Wine grape growers set harvest record

By Linda Ashton, The Associated Press
Tuesday November 20, 2001

YAKIMA, Wash. — Washington wine grape growers are raising their glasses to a record harvest of 97,600 tons, up 9 percent from last year, largely because of more vines planted. 

Winemakers are also toasting the quality of the crop, expected to be the fourth excellent vintage in a row. 

“This is going to be one of the greatest vintages ever in Washington,” Ted Baseler, president of Woodinville-based Stimson Lane Vineyards and Estates, the state’s largest wine company, said Monday. 

“Because of the heat and the very long growing season, we’re probably going to have fruit similar to the 1998 harvest, which has garnered tremendous accolades.” 

Last year’s harvest of 90,000 tons of wine grapes was also a record. 

About 29,000 acres in the state are now planted in wine grapes, a 17 percent increase from 1999. 

Unlike a lot of Washington farmers suffering through an extended downturn, wine grape growers in this state find themselves in the enviable position of having demand exceed supply. 

Wineries here are attracting out-of-state investors, and Washington wines are drawing rave reviews. 

This week, Wine Enthusiast magazine named Washington the wine region of the year — “worthy of the world’s respect.” Last year, it was Australia. 

“To make a switch from a country to a state is a big leap of faith for the Enthusiast,” said Steve Burns, director of the Washington Wine Commission in Seattle. 

“It’s further recognition and validation for Washington’s coming of age.” 

And the designation has the potential to translate into sales by increasing awareness about Washington wine, particularly on the East Coast, said Duane Wollmuth, managing partner for the Three Rivers Winery in the Walla Walla Valley. 

Washington, the nation’s No. 2 wine producer behind California, has more than 170 wineries that produced more than 11 million gallons of wine last year. There were only 19 wineries in the state 20 years ago. 

Winemakers said this year will be a particularly good one for syrah, the third-most popular red variety grown here. 

“I think this is the fourth year in a row we’ve had very excellent years,” Wollmuth said. 

Syrah acreage has doubled in the state in the last couple of years, he said. 

“The real trend is for it to be one of the top varieties produced by the state,” he said. 

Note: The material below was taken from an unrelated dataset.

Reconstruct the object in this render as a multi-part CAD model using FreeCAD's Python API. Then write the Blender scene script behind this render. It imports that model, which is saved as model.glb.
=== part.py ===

Fifty-two percent of the state’s wine grape crop is red, with merlot and cabernet sauvignon as the top varieties, and 48 percent is white wine grapes, dominated by chardonnay and riesling. 

“I think what we’re seeing is a maturation of Washington — emerging from a quality-wine status to a bona fide world-class producer of fine wines and doing so on a consistent basis,” Baseler said. 

Nature has something to do with four great vintages in a row, but so does improved farming. 

“I wouldn’t be so bold as to say we’re not going to have a bad vintage in the future — things do happen, such as particularly cool temperatures and rain during harvest,” Baseler said. 

But most of the crop now comes from newer vineyards with sophisticated development. 

The spacing and the trellising are improved, and growers have gotten better at finding the microclimates that have the best angle to the sun or protecting crops from early frost damage, he said. 

“We’re moving rapidly into minimizing the random (natural) problems we’ve had in the past,” Baseler said.